Problem description. Quote exactly, and only, the lines of the material below from the line with "for side in" through the line with "if empty is".

Records for processing.
________________
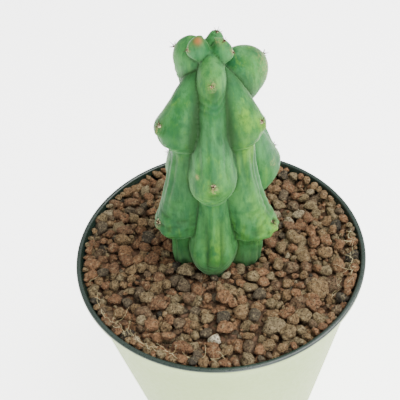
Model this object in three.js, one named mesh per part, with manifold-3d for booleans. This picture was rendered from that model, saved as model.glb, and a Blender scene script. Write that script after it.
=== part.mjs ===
// A potted variegated boobie cactus: a swollen-ribbed columnar cactus in a round plastic nursery pot,
// with potting mix inside and red lava grit on top.
// Millimetres, +Z up. The origin is the centre of the pot's foot, on the surface that it stands on.

import * as THREE from 'three';
import { mergeVertices } from 'three/addons/utils/BufferGeometryUtils.js';
import Module from 'manifold-3d';

const wasm = await Module();
wasm.setup();

// Driving dimensions of the pot
const POT_HEIGHT = 85;
const RIM_RADIUS = 52.5;
const LIP_HEIGHT = 2;
const LIP_OVERHANG = 0.9;
const LIP_THICKNESS = 1.7;
const LIP_ROUNDING = 0.6;
const LIP_SLOPE = 0.4;
const FLARE_HEIGHT = 8;
const FLARE_REACH = 0.9;
const FOOT_RADIUS = 39;
const FOOT_RING_WIDTH = 4.5;
const FOOT_RECESS = 1;
const FOOT_CHAMFER = 1;
const WALL = 1.2;
const FLOOR = 1.4;
const POT_SIDES = 48;
const DRAIN_RADIUS = 4;
const DRAIN_CIRCLE = 24;
const DRAIN_COUNT = 6;
const DRAIN_SIDES = 12;
const DRAIN_TURN = Math.PI / 12;
const DRAIN_CUT = 10;

// The filling, as heights above the pot's foot
const GAP = 0.3;
const MIX_TOP = 68;
const GRIT_TOP = 82.6;

// The stones: how far apart they lie, how far their corners stray, and how they stand in their grooves
const STONE_SPACING = 6.1;
const STONE_JITTER = [-1.25, 1.25];
const STONE_RISES = [-0.6, 1.5];
const STONE_TILT = [-0.22, 0.22];
const GROOVE_DEPTHS = [1.6, 3.2];
const SHOULDER_SHARES = [0.55, 0.82];
const SHOULDER_DROPS = [0.2, 1.1];
// How far the layer of stones reaches before it is cut, in radii of the rim
const LAYER_COVER = 4 / 3;

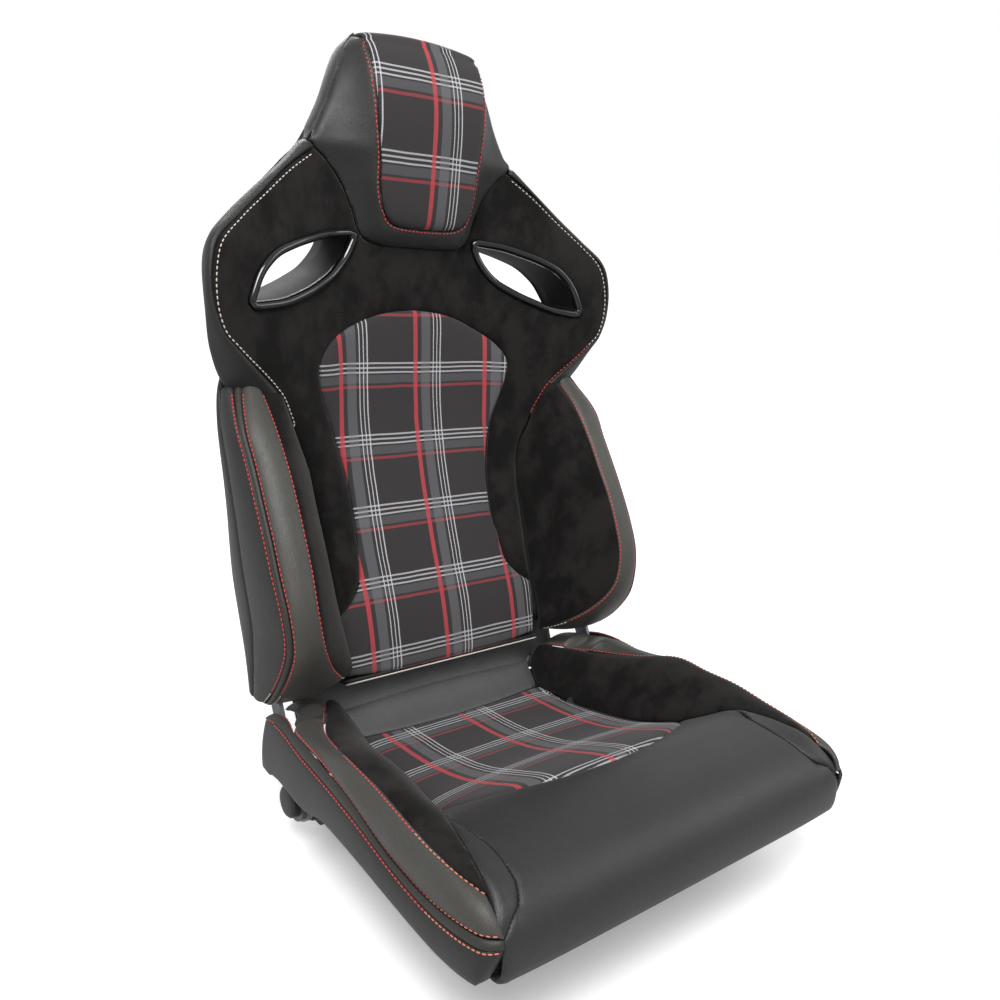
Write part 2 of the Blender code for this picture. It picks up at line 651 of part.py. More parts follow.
def make_shell():
    """The shell is laid out over its share of the half width, so that its rows follow its rim."""
    def width(z):
        return along(SHELL_HALF, z)

    def rear(share, z):
        return shell_back(share * width(z), z)

    foot, top = SHELL_HALF[0][0], SHELL_HALF[-1][0]
    shares = (0.5, 0.8, 0.92)
    holes = [[(x / width(z), z) for x, z in flip(grown(SLOT, 0.001), s)] for _, s in both_sides()]
    panel(
        "back_shell", [(-1, foot), (1, foot), (1, top), (-1, top)], lambda a, z: rear(a, z) - SHELL_WALL, rear,
        lambda a, z, y: (a * width(z), y, z), SHELL_BLACK, holes, (*(-a for a in shares), 0.0, *shares),
        [z for z, _ in SHELL_HALF[1:-1]] + [0.300, 0.385, 0.440, 0.600],
    )


# ---------------------------------------------------------------- backrest pads

def make_back_pads():
    slots = [flip(grown(SLOT, GAP), s) for _, s in both_sides()]
    panel(
        "back_foam", UPPER_OUTLINE, lambda x, z: cover_front(x, z) + PANEL + WADDING, foam_back, back_place, FOAM,
        slots, BACK_CUTS_U, BACK_CUTS_V,
    )
    openings = [*slots, grown(BACK_INSERT, GAP), grown(HEAD_INSERT, GAP)]
    skin = {"low": cover_front, "high": lambda x, z: cover_front(x, z) + PANEL}
    panel("back_cover", UPPER_OUTLINE, **skin, place=back_place, finish=SUEDE, holes=openings,
          cuts_u=BACK_CUTS_U, cuts_v=BACK_CUTS_V)
    for name, outline in (("back_insert", BACK_INSERT), ("headrest_insert", HEAD_INSERT)):
        panel(name, outline, **skin, place=back_place, finish=PLAID, cuts_u=BACK_CUTS_U, cuts_v=BACK_CUTS_V)
    for side, s in both_sides():
        ring, bore = flip(SLOT, s), flip(grown(SLOT, -SLOT_WALL), s)
        panel(f"harness_bezel_{side}", ring, lambda x, z: cover_front(x, z) - 0.003,
              lambda x, z: shell_back(x, z) + 0.002, back_place, BEZEL_BLACK, [bore])
        make_back_bolster(side, s)


def make_back_bolster(side, s):
    """A fin-shaped bolster: horizontal sections from its pointed foot to its top."""
    bm = bmesh.new()
    rings = []
    for z, front, rear in BOLSTER_LINE:
        outer = 0.2345 + 0.0305 * smooth((z - 0.215) / 0.040) - 0.006 * smooth((z - 0.43) / 0.06)
        inner = 0.200 - 0.0395 * smooth((z - 0.155) / 0.06) + 0.045 * smooth((z - 0.42) / 0.075)
        valley = max(along(BACK_LINE, z) - 0.004, front + 0.004)
        rear_inner = max(rear, valley + 0.004)
        section = [
            (inner, min(valley, rear_inner - 0.002)), (inner + (0.2225 - inner) * 0.75, front + 0.012),
            (0.228, front), (outer - 0.010, front + 0.001), (outer, front + 0.012 * smooth((z - 0.16) / 0.03)),
            (outer, rear), (inner, rear_inner),
        ]
        rings.append([bm.verts.new((x * s, y, z)) for x, y in section])
    for first, second in zip(rings, rings[1:]):
        for i in range(len(first)):
            k = (i + 1) % len(first)
            bm.faces.new([first[i], first[k], second[k], second[i]])
    bm.faces.new(rings[0])
    bm.faces.new(rings[-1])
    bmesh.ops.triangulate(bm, faces=bm.faces)
    add(f"back_bolster_{side}", finish_mesh(f"back_bolster_{side}", bm), SUEDE)


# ---------------------------------------------------------------- cushion pads

CENTRE_HALF = 0.1495
ROLL_REAR = -0.2350
FOAM_HALF = 0.2343
CUSHION_CUTS = (-0.325, -0.31, -0.28, -0.20, -0.146, -0.09, -0.03, 0.03, 0.075)


def make_cushion_pads():
    centre = [(-CENTRE_HALF, ROLL_REAR), (CENTRE_HALF, ROLL_REAR), (CENTRE_HALF, 0.108), (-CENTRE_HALF, 0.108)]
    panel("cushion_foam", centre, cushion_bottom, lambda x, y: cushion_top(x, y) - PANEL - WADDING, cushion_place, FOAM,
          cuts_u=(-0.12, 0.0, 0.12), cuts_v=CUSHION_CUTS)
    seam = 0.072
    skin = {"low": lambda x, y: cushion_top(x, y) - PANEL, "high": cushion_top, "place": cushion_place}
    front = ROLL_REAR
    insert = [(-CENTRE_HALF, front), (CENTRE_HALF, front), (CENTRE_HALF, seam), (-CENTRE_HALF, seam)]
    panel("cushion_insert", insert, **skin, finish=PLAID, cuts_u=(-0.12, 0.0, 0.12), cuts_v=CUSHION_CUTS)
    strip = [(-CENTRE_HALF, seam + GAP), (CENTRE_HALF, seam + GAP), (CENTRE_HALF, 0.108), (-CENTRE_HALF, 0.108)]
    panel("cushion_rear_strip", strip, **skin, finish=LEATHER, cuts_u=(-0.12, 0.0, 0.12), cuts_v=(0.09,))
    roll_rear = ROLL_REAR - GAP
    corner = 0.040
    roll = [
        (FOAM_HALF, roll_rear), (-FOAM_HALF, roll_rear), (-FOAM_HALF, CUSHION_FRONT + corner),
        (-FOAM_HALF + 0.010, CUSHION_FRONT + 0.014), (-FOAM_HALF + corner, CUSHION_FRONT),
        (FOAM_HALF - corner, CUSHION_FRONT), (FOAM_HALF - 0.010, CUSHION_FRONT + 0.014),
        (FOAM_HALF, CUSHION_FRONT + corner),
    ]
    panel("cushion_front_roll", roll, lambda x, y: FRONT_BOTTOM if y < -0.27 else cushion_bottom(x, y) + 0.003,
          cushion_top, cushion_place, LEATHER, cuts_u=(-0.22, -0.17, -0.12, 0.0, 0.12, 0.17, 0.22), cuts_v=CUSHION_CUTS)
    inner = CENTRE_HALF + GAP
    for side, s in both_sides():
        pad = flip([(inner, front), (FOAM_HALF, front), (FOAM_HALF, 0.090), (0.222, 0.104), (inner, 0.108)], s)
        cuts = tuple(s * x for x in (0.18, 0.215))
        panel(f"cushion_bolster_{side}", pad, cushion_bottom, cushion_top, cushion_place, SUEDE,
              cuts_u=cuts, cuts_v=CUSHION_CUTS)
        make_cushion_side(side, s)


def make_cushion_side(side, s):
    """The leather side of the cushion, outboard of the recliner arm, with its rounded front corner."""
    outer, wall = CUSHION_HALF, 0.0115
    front = CUSHION_FRONT
    outline = [(outer - wall, 0.112), (outer - wall, -0.020), (FOAM_HALF + GAP, -0.035), (FOAM_HALF + GAP, front + 0.040),
               (FOAM_HALF - 0.009, front + 0.0135), (0.232, front + 0.010), (0.246, front + 0.022), (outer, front + 0.045),
               (outer, 0.112)]

    def top(x, y):
        crowned = along(BOLSTER_TOP, y) - 0.002
        return crowned - 0.020 * smooth((abs(x) - 0.240) / 0.016) * (1 - smooth((y + 0.02) / 0.05))

    def bottom(x, y):
        """The hem dips beside the recliner, and again behind the pivot cap."""
        return SKIRT_BOTTOM - 0.014 * smooth((y + 0.055) / 0.045) - 0.007 * smooth((y - 0.070) / 0.008)

    panel(f"cushion_side_{side}", flip(outline, s), bottom, top, cushion_place, LEATHER,
          cuts_v=(*CUSHION_CUTS, -0.055, 0.0, 0.070, 0.078, 0.100))


# ---------------------------------------------------------------- assembly

def main():
    clear_scene()
    make_runners()
    make_cushion_frame()
    make_release_bar()
    make_recliner()
    make_back_frame()
    make_shell()
    make_back_pads()
    make_cushion_pads()
    sides = ("left", "right")
    recline = joint_empty("recline_axis", (0, PIVOT_Y, PIVOT_Z))
    wheel = joint_empty("handwheel_axis", (0, PIVOT_Y, PIVOT_Z))
    lift = joint_empty("release_axis", (0, BAR_PIVOT_Y, BAR_Z))
    backrest = ["pivot_cap", "back_frame_hoop", "back_cross_tube", "lumbar_wire_1", "lumbar_wire_2", "back_shell",
                "back_foam", "back_cover", "back_insert", "headrest_insert"]
    for side in sides:
        backrest += [f"{part}_{side}" for part in ("recliner_gear", "recliner_arm", "arm_bolt_1", "arm_bolt_2",
                                                   "harness_bezel", "back_bolster")]
    attach(recline, backrest)
    attach(wheel, ["recline_shaft", "recline_handwheel", "handwheel_cap"])
    attach(lift, ["release_bar"])


main()
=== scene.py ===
"""The looks of a reclining racing seat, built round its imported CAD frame.

Metres, +Z up, the seat faces -Y. Each trim panel is its own closed piece: a smooth surface that
dips into its seams, with stitches laid along them. Metal parts keep their CAD shapes.
"""

import math

import bmesh
import bpy
import numpy as np
from mathutils import Matrix, Vector, geometry, kdtree
from mathutils.bvhtree import BVHTree


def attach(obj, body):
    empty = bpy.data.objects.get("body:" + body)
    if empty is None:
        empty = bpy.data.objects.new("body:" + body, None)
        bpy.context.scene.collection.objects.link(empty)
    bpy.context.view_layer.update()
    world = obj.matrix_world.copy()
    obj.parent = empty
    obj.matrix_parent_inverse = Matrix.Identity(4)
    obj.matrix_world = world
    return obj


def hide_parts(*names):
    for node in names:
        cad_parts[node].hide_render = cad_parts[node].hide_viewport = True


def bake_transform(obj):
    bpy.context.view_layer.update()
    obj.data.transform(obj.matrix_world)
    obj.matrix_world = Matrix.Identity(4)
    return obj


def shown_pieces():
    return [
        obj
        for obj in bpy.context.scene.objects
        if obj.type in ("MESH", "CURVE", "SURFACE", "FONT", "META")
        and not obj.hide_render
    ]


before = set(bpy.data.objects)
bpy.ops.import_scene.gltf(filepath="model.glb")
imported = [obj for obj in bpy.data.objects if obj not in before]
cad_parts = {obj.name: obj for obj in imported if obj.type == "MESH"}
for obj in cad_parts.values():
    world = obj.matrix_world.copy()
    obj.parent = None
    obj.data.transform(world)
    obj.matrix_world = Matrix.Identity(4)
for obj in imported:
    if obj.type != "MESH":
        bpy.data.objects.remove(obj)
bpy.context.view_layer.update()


# ---------------------------------------------------------------- curves and surfaces

def table(points, t, column=1):
    """A smooth curve through a table's points, at an array of places."""
    xs = np.array([p[0] for p in points], float)
    ys = np.array([p[column] for p in points], float)
    slopes = np.empty_like(ys)
    slopes[1:-1] = (ys[2:] - ys[:-2]) / (xs[2:] - xs[:-2])
    slopes[0], slopes[-1] = (ys[1] - ys[0]) / (xs[1] - xs[0]), (ys[-1] - ys[-2]) / (xs[-1] - xs[-2])
    t = np.clip(np.asarray(t, float), xs[0], xs[-1])
    i = np.clip(np.searchsorted(xs, t, side="right") - 1, 0, len(xs) - 2)
    width = xs[i + 1] - xs[i]
    s = (t - xs[i]) / width
    return (ys[i] * (1 + 2 * s) * (1 - s) ** 2 + ys[i + 1] * s * s * (3 - 2 * s)
            + slopes[i] * width * s * (1 - s) ** 2 + slopes[i + 1] * width * s * s * (s - 1))


def smooth(t):
    """A step from 0 to 1 with soft ends."""
    t = np.clip(t, 0.0, 1.0)
    return t * t * (3.0 - 2.0 * t)


def curve(points, spacing=None, count=None):
    """A smooth curve through a few points, resampled to even steps."""
    points = np.array(points, float)
    steps = np.linalg.norm(np.diff(points, axis=0), axis=1)
    place = np.concatenate([[0.0], np.cumsum(np.sqrt(steps))])
    dense = np.linspace(0, place[-1], 40 * len(points))
    fine = np.stack([table(list(zip(place, points[:, k])), dense) for k in range(points.shape[1])], 1)
    return resample(fine, spacing, count)


def resample(points, spacing=None, count=None):
    """Points at even steps along a line."""
    points = np.array(points, float)
    steps = np.linalg.norm(np.diff(points, axis=0), axis=1)
    place = np.concatenate([[0.0], np.cumsum(steps)])
    count = count or max(int(round(place[-1] / spacing)), 2) + 1
    wanted = np.linspace(0, place[-1], count)
    return np.stack([np.interp(wanted, place, points[:, k]) for k in range(points.shape[1])], 1)


def join(*stretches):
    """Stretches of an outline end to end, without their shared points."""
    result = [tuple(stretches[0][0])]
    for stretch in stretches:
        for point in stretch:
            if math.dist(point, result[-1]) > 1e-5:
                result.append(tuple(point))
    if math.dist(result[0], result[-1]) < 1e-5:
        result.pop()
    return np.array(result)


def mirror_outline(half):
    """A closed outline from its half with x >= 0, which starts and ends on x = 0."""
    half = np.array(half)
    other = half[::-1] * [-1, 1]
    return join(half, other)


SIDES = (("left", 1), ("right", -1))


# ---------------------------------------------------------------- mesh tools

def dense_loop(loop, step=0.0008):
    """A closed loop's points at a fine spacing."""
    loop = np.array(loop, float)
    return resample(np.vstack([loop, loop[:1]]), spacing=step)[:-1]


def distance_to(points, targets):
    """Each point's distance to the nearest target."""
    tree = kdtree.KDTree(len(targets))
    for i, target in enumerate(targets):
        tree.insert((*target, 0.0) if len(target) == 2 else tuple(target), i)
    tree.balance()
    pad = (0.0,) if points.shape[1] == 2 else ()
    return np.array([tree.find((*point, *pad))[2] for point in points])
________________
Solution.
    for side in sides:
        backrest += [f"{part}_{side}" for part in ("recliner_gear", "recliner_arm", "arm_bolt_1", "arm_bolt_2",
                                                   "harness_bezel", "back_bolster")]
    attach(recline, backrest)
    attach(wheel, ["recline_shaft", "recline_handwheel", "handwheel_cap"])
    attach(lift, ["release_bar"])


main()
=== scene.py ===
"""The looks of a reclining racing seat, built round its imported CAD frame.

Metres, +Z up, the seat faces -Y. Each trim panel is its own closed piece: a smooth surface that
dips into its seams, with stitches laid along them. Metal parts keep their CAD shapes.
"""

import math

import bmesh
import bpy
import numpy as np
from mathutils import Matrix, Vector, geometry, kdtree
from mathutils.bvhtree import BVHTree


def attach(obj, body):
    empty = bpy.data.objects.get("body:" + body)
    if empty is None:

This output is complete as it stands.